Provided data:

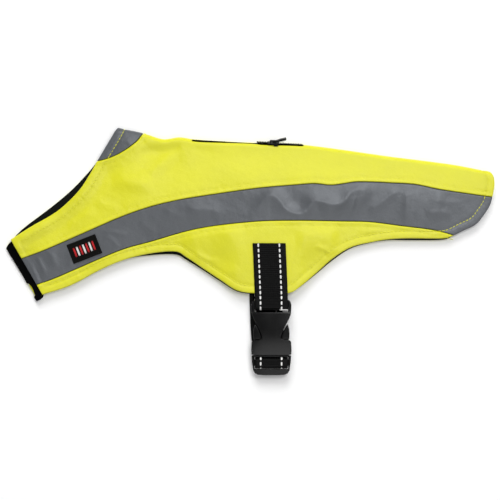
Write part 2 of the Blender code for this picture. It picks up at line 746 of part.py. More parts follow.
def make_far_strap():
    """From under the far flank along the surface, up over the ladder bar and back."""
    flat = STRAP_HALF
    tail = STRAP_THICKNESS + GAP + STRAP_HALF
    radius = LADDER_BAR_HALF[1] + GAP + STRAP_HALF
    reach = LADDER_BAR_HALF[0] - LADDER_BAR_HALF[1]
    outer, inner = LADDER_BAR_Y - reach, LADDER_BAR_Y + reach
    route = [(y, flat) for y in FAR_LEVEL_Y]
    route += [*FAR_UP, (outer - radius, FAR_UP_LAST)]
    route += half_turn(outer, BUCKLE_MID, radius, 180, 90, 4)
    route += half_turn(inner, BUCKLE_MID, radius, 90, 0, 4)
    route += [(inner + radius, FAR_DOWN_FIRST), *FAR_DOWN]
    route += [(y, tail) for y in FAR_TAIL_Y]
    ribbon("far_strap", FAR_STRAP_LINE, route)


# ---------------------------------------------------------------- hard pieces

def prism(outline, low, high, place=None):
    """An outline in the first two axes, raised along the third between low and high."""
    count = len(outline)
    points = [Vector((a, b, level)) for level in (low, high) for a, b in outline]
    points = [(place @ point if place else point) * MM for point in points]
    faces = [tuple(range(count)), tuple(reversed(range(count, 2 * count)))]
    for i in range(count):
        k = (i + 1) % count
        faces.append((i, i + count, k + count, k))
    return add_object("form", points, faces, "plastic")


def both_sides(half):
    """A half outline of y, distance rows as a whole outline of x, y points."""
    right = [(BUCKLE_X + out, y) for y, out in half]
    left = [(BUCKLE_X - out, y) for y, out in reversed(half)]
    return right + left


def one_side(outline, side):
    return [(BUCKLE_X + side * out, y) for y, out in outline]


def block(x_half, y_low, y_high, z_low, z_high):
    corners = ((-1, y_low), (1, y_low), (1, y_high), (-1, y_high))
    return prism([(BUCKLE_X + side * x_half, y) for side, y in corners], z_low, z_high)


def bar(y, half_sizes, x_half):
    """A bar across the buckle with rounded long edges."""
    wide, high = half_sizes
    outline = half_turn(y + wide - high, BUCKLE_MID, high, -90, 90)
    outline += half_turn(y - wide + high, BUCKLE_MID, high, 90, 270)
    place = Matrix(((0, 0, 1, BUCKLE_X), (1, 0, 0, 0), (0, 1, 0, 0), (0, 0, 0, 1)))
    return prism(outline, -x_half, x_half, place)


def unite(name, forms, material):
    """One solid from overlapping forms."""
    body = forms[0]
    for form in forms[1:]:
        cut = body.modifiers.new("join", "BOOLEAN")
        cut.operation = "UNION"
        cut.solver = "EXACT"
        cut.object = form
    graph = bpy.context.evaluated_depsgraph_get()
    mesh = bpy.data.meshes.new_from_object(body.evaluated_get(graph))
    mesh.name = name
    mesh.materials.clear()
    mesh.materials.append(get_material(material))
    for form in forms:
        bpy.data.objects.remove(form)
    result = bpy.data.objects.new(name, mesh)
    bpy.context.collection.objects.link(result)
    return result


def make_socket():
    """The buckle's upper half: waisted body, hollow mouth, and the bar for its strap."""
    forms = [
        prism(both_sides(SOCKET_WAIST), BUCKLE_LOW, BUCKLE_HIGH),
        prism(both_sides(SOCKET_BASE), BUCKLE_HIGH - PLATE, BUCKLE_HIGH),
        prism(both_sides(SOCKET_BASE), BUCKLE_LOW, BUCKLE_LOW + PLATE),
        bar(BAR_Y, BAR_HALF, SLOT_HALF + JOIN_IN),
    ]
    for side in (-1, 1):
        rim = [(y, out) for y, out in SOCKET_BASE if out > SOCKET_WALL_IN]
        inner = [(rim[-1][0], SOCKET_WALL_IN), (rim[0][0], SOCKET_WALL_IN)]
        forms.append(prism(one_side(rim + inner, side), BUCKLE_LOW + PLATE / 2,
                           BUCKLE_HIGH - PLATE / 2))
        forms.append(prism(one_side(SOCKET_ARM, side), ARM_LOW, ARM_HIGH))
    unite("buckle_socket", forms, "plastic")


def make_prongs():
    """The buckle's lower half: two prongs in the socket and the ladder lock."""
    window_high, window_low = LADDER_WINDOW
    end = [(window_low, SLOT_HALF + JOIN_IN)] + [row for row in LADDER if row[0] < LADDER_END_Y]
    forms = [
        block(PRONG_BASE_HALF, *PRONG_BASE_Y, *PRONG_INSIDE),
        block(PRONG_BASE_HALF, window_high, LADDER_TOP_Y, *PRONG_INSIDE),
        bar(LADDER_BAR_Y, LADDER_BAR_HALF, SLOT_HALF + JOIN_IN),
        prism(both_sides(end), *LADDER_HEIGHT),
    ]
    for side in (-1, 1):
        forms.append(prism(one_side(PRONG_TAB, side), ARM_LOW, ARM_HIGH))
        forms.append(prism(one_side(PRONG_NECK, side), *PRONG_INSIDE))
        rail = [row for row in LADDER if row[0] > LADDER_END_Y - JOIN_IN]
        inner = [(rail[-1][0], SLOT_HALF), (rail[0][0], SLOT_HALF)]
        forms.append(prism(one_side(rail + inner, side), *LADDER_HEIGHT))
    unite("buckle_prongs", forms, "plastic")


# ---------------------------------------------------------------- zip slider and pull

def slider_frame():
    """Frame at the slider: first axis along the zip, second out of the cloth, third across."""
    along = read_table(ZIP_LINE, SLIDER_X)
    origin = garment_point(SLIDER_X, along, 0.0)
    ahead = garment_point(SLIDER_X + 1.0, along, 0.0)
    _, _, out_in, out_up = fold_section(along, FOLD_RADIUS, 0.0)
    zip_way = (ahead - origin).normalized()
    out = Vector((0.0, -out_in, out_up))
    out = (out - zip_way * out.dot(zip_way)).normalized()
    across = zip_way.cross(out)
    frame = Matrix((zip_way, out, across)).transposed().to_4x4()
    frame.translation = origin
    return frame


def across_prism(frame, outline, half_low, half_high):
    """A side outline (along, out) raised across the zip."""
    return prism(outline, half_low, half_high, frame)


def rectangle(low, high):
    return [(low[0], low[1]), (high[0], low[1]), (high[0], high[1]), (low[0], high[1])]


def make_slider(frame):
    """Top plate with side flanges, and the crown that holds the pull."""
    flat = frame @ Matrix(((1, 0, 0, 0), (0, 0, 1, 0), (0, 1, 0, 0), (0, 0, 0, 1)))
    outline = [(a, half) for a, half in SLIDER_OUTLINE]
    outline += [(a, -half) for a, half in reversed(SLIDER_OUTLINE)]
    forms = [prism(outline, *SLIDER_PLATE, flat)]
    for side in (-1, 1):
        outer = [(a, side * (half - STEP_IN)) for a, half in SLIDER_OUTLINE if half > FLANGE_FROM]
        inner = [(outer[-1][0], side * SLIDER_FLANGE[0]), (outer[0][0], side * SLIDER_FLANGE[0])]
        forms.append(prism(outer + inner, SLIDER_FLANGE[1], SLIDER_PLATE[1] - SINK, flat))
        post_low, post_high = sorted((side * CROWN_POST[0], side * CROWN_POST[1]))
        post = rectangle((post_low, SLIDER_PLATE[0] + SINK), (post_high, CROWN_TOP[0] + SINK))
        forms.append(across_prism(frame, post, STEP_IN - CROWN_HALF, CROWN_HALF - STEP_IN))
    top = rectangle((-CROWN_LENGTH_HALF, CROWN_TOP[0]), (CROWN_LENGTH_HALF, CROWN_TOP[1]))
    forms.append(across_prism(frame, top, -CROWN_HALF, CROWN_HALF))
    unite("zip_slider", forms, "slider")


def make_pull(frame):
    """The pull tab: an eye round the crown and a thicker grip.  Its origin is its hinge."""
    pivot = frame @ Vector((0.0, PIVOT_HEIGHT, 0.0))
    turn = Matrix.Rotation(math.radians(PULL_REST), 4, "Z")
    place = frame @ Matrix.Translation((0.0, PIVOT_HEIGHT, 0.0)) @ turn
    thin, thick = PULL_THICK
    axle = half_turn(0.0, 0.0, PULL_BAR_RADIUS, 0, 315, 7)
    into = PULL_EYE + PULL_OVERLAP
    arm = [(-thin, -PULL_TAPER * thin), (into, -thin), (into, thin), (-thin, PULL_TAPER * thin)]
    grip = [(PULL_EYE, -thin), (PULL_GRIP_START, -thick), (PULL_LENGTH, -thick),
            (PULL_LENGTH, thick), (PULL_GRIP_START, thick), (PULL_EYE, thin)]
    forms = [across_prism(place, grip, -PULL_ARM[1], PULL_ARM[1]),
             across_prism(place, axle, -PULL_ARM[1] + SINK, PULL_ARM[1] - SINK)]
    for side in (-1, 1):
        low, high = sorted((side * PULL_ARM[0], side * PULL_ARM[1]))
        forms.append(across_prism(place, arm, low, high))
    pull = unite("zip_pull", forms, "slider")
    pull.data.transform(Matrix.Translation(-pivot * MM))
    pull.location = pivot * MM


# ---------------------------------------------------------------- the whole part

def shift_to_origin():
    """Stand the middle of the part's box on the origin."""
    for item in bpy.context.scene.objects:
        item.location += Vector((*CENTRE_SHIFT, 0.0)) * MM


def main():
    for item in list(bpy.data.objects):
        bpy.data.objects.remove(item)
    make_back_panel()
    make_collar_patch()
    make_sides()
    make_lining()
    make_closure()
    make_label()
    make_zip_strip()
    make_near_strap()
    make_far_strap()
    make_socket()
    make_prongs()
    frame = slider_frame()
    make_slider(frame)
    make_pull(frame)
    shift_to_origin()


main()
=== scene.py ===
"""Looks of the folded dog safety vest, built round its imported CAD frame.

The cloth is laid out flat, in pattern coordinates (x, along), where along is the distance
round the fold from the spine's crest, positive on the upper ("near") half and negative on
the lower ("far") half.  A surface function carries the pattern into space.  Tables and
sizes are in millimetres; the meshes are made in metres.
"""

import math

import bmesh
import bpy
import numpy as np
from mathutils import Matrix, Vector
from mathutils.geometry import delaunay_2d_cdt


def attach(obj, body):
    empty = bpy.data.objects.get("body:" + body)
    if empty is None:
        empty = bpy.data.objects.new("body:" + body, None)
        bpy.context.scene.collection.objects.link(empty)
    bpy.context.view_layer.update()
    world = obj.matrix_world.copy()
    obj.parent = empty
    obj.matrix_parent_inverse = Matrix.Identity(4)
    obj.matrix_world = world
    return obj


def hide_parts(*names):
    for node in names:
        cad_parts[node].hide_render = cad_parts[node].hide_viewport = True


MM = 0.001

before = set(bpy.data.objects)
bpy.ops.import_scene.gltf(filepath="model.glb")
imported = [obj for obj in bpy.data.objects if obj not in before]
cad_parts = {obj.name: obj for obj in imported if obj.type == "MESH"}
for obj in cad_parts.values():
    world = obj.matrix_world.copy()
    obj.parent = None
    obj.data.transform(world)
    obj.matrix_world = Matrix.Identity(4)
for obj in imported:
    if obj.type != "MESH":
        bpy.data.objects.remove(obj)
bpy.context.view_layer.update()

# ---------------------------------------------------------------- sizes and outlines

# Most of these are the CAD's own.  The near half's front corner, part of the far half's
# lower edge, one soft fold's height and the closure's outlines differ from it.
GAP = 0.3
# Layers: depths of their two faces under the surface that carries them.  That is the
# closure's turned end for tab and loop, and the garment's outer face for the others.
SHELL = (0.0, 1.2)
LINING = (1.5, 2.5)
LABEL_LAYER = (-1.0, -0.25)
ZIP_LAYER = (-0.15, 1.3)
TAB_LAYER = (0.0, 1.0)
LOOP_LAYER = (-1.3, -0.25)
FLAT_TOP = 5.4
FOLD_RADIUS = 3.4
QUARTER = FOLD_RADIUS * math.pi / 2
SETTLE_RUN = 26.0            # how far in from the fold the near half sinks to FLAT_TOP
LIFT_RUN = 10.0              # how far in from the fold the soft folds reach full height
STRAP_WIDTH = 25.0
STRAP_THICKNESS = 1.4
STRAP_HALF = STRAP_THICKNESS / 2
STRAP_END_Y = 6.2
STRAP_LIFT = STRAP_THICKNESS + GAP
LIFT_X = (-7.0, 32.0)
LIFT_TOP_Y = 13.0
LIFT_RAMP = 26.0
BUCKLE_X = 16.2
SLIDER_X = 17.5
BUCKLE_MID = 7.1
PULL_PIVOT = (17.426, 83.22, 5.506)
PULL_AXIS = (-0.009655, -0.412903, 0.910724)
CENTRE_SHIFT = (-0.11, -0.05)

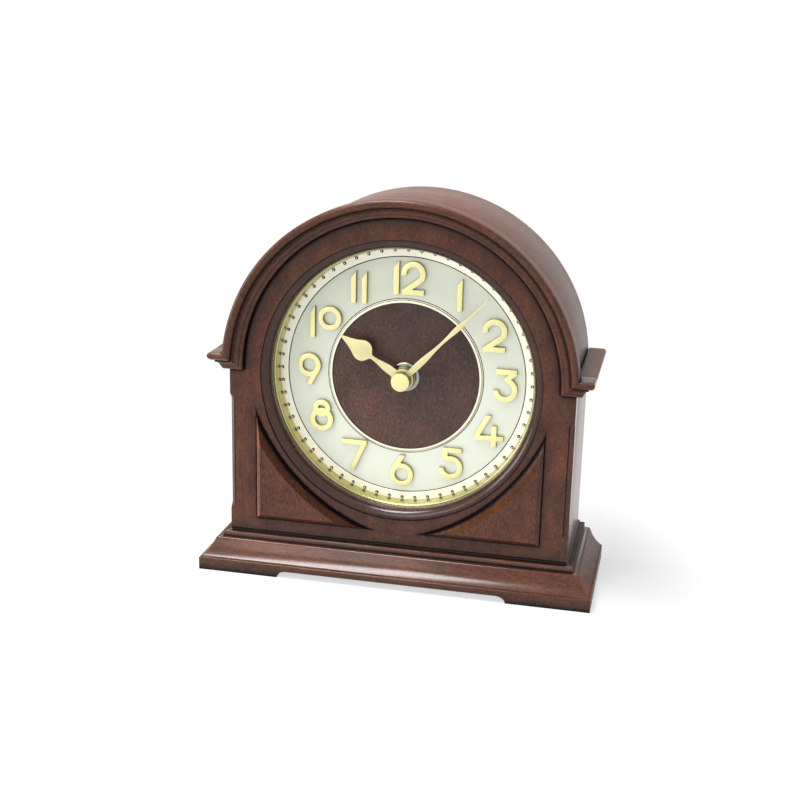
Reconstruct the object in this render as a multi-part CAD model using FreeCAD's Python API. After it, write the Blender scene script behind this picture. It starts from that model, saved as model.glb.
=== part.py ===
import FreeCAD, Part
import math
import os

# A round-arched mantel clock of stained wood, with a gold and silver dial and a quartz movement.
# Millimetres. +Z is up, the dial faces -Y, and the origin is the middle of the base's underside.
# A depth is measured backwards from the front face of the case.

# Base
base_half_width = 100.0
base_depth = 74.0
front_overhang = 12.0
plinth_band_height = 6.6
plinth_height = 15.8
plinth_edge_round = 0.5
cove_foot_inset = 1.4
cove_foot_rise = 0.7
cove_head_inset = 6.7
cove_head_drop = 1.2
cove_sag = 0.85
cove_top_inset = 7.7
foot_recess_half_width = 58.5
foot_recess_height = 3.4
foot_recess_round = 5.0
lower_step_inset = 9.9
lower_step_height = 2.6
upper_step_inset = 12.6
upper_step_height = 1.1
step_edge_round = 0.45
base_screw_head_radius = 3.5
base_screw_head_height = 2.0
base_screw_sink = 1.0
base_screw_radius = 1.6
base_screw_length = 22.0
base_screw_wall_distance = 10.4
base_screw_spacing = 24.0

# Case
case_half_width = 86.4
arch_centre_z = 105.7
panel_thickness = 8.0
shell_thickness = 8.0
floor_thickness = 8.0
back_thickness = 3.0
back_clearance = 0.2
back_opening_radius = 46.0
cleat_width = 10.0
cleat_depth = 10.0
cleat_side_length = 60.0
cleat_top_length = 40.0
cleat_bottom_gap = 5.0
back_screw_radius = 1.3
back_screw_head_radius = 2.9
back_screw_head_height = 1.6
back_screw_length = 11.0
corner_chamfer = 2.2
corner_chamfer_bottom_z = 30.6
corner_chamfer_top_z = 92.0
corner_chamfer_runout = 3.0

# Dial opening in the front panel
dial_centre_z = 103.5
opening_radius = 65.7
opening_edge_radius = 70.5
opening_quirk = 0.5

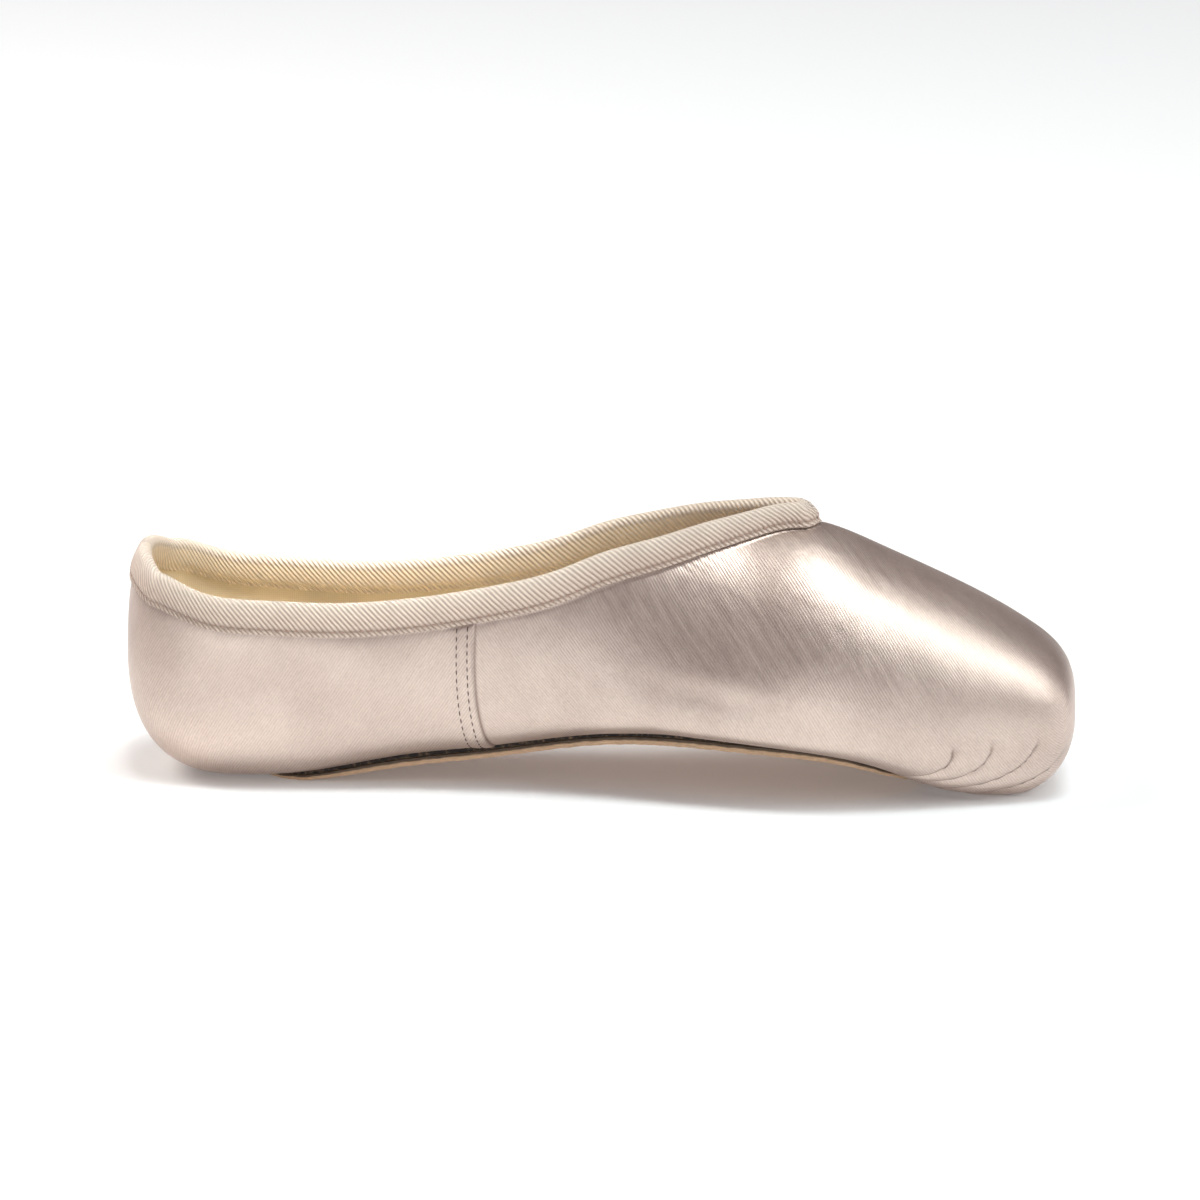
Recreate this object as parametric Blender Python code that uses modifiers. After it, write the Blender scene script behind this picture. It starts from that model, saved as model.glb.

Work to do:
Tally how many lines in the material above hold the word "imported". Write only that number.

Completed exercise:
4